Opioid addiction leaves children behind, burdens families
NORTH ADAMS — "I really love my mom and dad," Emily said. "But sometimes it feels like they don't love us."
"Emily" and "Elizabeth" both under 10 years old, live with grandparents. The girls' parents are estranged from the kids, in jail — all as a result of drug addiction.
The girls' names have been changed in this story to protect their identities.
"Could we just tell the world to help people get off drugs?" ask Emily and Elizabeth in unison, expressing their frustration about the shadow that addiction casts over their lives.
In Emily's case, addiction has led to the incarceration of one parent and separation from the other. She likes playing softball and riding motorcycles. Art, gym and music are her favorite school subjects, she said.
Elizabeth's dad is incarcerated, and drugs played a pivotal role in the death of an uncle.
"I remember after (my uncle) died and I was crying in school and my teacher gave me big hugs," she said. "I still cry; I cry every day."
Elizabeth likes math and riding all-terrain vehicles. She and Emily share a love of hip-hop dance. Both visit their fathers in correctional facilities.
"I go and I can sit next to (my dad) and we can eat and have hugs," Emily said.
"Hey, no fair!" Elizabeth said. "I can't get a hug and I can't sit next to (my dad)."
The girls' stories illustrate a particularly troubling aspect of the national problem with drug addiction, including the growing opioid problem. Recent data released by the state show that opioid deaths in Berkshire County have increased for the sixth consecutive year. When parents succumb to addiction, young children are left behind. Sometimes grandparents find themselves in the role of parenting again when they take custody of their grandchildren.
"How do you fix what little eyes have seen?" asks North Adams Police Director Michael Cozzaglio.
"How do you fix that? We are fortunate that we don't see a whole lot of that, but we do see it," he said. "And we all have a soft spot for the kids."
Homes touched by addiction are not safe havens for many children, he said.
He said sometimes children are present during a drug raid or when there is an emergency response to an overdose. Police and firefighters now respond to overdose emergencies, as do emergency medical personnel, because all agencies carry the life-saving overdose medication Narcan.
"For many children of tender years, school is the best part of their day," he said. "But more important is family, that's where the core values are. That can be difficult when the police are there and the house is in chaos."
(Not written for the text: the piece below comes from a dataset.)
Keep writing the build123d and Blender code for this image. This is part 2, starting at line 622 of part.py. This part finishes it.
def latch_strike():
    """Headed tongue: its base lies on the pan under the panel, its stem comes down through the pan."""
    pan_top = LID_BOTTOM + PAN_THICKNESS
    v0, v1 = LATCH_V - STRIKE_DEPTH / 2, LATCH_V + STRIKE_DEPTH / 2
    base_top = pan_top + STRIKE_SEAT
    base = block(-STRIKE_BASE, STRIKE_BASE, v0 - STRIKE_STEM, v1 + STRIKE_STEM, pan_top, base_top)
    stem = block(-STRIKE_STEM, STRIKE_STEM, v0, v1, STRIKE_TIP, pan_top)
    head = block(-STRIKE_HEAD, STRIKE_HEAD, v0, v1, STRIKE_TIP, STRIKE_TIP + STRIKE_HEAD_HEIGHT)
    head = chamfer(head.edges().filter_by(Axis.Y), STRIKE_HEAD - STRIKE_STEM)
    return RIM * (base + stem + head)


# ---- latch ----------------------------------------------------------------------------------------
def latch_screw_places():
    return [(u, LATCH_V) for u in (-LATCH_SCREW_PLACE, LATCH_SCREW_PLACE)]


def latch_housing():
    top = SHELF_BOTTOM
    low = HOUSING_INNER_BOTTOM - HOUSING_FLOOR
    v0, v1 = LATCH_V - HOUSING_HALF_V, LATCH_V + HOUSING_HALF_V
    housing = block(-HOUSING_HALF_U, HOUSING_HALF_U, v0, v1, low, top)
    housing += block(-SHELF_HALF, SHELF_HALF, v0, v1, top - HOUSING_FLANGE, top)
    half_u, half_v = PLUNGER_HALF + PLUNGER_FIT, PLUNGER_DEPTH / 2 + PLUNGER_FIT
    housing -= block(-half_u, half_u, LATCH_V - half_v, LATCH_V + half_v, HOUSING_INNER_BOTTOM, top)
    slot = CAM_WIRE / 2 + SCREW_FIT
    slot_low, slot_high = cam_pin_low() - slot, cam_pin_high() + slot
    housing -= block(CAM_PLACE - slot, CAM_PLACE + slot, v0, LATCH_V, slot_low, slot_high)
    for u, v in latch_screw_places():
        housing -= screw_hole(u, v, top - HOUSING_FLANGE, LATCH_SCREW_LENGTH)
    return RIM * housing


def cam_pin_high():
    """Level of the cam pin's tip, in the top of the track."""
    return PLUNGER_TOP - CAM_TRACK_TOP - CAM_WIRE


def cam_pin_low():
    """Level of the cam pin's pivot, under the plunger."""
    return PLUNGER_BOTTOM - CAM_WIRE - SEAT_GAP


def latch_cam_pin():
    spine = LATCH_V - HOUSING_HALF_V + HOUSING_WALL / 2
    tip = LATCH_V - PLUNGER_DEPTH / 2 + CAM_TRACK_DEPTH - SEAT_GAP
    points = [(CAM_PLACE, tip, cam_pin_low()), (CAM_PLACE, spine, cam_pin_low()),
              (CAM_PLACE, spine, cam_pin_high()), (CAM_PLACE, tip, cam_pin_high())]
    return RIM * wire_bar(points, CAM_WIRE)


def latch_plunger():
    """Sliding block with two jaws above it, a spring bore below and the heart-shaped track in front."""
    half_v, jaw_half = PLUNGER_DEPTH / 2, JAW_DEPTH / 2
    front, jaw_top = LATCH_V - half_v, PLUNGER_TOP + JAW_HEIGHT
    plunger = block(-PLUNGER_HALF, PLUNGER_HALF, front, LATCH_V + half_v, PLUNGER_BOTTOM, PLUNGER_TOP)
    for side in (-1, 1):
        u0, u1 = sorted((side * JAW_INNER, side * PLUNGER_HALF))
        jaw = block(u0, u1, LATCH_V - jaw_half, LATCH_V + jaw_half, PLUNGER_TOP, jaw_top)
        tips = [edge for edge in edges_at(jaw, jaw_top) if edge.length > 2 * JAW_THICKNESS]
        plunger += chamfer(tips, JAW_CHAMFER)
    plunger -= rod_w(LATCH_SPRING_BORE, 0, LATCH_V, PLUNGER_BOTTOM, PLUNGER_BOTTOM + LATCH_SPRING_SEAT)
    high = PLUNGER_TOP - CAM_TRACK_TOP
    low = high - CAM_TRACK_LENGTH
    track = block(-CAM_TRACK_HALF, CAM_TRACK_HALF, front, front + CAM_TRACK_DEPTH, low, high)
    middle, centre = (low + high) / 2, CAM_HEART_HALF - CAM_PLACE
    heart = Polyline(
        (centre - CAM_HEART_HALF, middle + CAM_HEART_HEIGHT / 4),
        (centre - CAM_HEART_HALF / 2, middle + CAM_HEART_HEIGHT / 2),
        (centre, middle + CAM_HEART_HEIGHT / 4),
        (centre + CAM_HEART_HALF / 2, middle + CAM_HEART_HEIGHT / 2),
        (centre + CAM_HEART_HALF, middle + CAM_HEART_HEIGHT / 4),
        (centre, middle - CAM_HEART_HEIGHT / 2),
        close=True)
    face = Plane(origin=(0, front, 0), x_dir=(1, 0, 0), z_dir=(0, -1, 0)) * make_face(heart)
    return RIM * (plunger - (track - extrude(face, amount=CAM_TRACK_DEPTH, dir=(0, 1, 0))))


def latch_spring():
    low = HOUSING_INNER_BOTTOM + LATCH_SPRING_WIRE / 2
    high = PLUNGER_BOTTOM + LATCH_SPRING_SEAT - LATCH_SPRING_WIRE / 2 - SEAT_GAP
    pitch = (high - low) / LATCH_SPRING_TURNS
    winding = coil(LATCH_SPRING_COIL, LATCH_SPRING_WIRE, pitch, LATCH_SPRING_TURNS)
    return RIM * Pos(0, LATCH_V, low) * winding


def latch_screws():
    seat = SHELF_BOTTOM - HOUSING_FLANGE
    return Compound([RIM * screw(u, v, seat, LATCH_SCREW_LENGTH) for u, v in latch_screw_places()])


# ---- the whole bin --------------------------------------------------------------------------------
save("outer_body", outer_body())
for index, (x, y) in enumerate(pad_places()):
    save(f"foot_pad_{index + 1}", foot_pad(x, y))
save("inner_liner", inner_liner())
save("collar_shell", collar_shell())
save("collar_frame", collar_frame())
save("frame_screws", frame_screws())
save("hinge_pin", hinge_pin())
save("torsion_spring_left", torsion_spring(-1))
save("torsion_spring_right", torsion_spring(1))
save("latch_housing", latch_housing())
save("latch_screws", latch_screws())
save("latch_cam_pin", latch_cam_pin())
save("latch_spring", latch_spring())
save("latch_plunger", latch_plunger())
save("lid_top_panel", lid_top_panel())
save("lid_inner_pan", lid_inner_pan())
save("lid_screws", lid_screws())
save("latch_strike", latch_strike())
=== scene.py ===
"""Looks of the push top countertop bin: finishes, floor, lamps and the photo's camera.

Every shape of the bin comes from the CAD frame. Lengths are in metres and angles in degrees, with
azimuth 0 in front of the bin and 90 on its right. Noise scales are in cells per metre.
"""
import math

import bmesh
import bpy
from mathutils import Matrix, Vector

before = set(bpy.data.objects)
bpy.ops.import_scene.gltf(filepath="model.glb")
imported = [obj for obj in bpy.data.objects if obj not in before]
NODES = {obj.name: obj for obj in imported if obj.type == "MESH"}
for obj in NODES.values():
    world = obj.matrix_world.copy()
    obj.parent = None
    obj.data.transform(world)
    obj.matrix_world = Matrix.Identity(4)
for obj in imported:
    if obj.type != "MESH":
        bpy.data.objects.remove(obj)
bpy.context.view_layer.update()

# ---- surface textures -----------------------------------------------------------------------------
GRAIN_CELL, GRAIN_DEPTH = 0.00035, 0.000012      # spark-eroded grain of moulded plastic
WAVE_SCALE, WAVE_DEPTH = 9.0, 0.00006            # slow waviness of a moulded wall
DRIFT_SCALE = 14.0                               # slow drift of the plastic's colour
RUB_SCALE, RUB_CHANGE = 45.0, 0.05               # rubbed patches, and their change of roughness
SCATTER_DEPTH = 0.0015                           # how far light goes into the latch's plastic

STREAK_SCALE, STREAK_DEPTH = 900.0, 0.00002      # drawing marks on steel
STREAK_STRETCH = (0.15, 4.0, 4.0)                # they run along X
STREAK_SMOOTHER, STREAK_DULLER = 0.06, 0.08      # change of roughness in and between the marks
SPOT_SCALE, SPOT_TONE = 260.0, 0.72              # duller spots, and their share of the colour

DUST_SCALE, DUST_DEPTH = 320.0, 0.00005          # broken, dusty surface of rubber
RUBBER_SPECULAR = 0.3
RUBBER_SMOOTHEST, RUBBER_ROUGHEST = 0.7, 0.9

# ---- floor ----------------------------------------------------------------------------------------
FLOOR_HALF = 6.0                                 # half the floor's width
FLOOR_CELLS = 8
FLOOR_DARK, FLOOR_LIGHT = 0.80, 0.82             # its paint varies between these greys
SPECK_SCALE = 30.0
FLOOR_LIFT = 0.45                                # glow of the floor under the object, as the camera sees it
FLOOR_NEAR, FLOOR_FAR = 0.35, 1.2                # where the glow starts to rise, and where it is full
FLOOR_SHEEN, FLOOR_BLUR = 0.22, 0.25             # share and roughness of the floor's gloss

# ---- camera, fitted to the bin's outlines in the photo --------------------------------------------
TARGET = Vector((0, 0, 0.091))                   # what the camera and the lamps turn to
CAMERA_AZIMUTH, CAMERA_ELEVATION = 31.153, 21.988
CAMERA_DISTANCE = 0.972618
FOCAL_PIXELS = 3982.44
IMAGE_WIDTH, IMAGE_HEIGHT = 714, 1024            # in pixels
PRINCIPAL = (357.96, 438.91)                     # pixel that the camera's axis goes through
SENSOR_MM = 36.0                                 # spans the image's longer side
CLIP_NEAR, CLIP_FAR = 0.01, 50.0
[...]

When children are present during emergency overdose situations, the scenes may be heart-breaking.
"It doesn't happen often," said Amalio Jusino, assistant chief of North Adams Ambulance Service, "but one that does stick out is a call where there was a 2-year-old sitting with a bottle of vodka on his lap while Dad was overdosing."
There is tremendous effort to interact with children and stave off negative feelings children may harbor because of arrests, drug raids and separations, Cozzaglio and Jusino said.
There is a program in the works in which city police officers will be purchasing basketball nets and installing them on basketball hoops located at city parks, Cozzaglio said. The cost is expected to be about $150, paid through the department's asset forfeiture account.
A recently announced "Running with the Law" program is geared toward developing positive relationships with youth. Officers present at city schools are there as a resource, he said.
Establishing a positive presence for children can be difficult. Adult behaviors are deteriorating in many cases, he noted.
"The line isn't there anymore," Cozzaglio said, referring to a shift in inhibitions and behavior brought on by addiction. "It's 'Do what you can to who you can' and then it's 'Catch me if you can.' These people often have 3-year-olds, 6-year-olds, at home. We are arresting people and that looks bad in some people's eyes. Kids love their parents and this is a very delicate thing. It's hard on officers, it's hard on all the (emergency service responders) and we are all thinking about the kids."
Affecting three generations
Missing their parents makes them sad, Emily and Elizabeth said. Both said that they attend school-based counseling sessions with other children facing similar situations.
"Olivia" is Elizabeth's grandmother and "Liz" is Emily's grandmother.
"This is affecting three generations," Olivia said. "It's heartbreaking because of my children's addiction and the constant worry about whether they will live to see their children grow up. Will I live to see it? What happens to the grandchildren if something happens to me? We worry, how do we protect our grandchildren?"
"Those are my sentiments," Liz said. "I am fearful for the future. What happens when (the parents) get out? We always have hope, we want them to live, but addiction is a selfish disease and it takes the person you knew away. And the children live in chaos."
Emily and Elizabeth said they know about "hospitals" that treat people with addiction. Both wish there were more such places and that more people could get help.
But they have other thoughts as well.
"I wish there was no drugs, that they would go away," Elizabeth said. "I want my whole family alive. When people talk bad about my family, it hurts my feelings so I wish that wouldn't happen.'
Negative comments about family members are hard to hear and creates sadness, Emily agreed.
"I wish people in my family could just start over," she said. "I wish we could just be together."
"It would be great if drugs were gone and everybody could be happy," she said.
"These girls are older than their years," Olivia said. "They live this."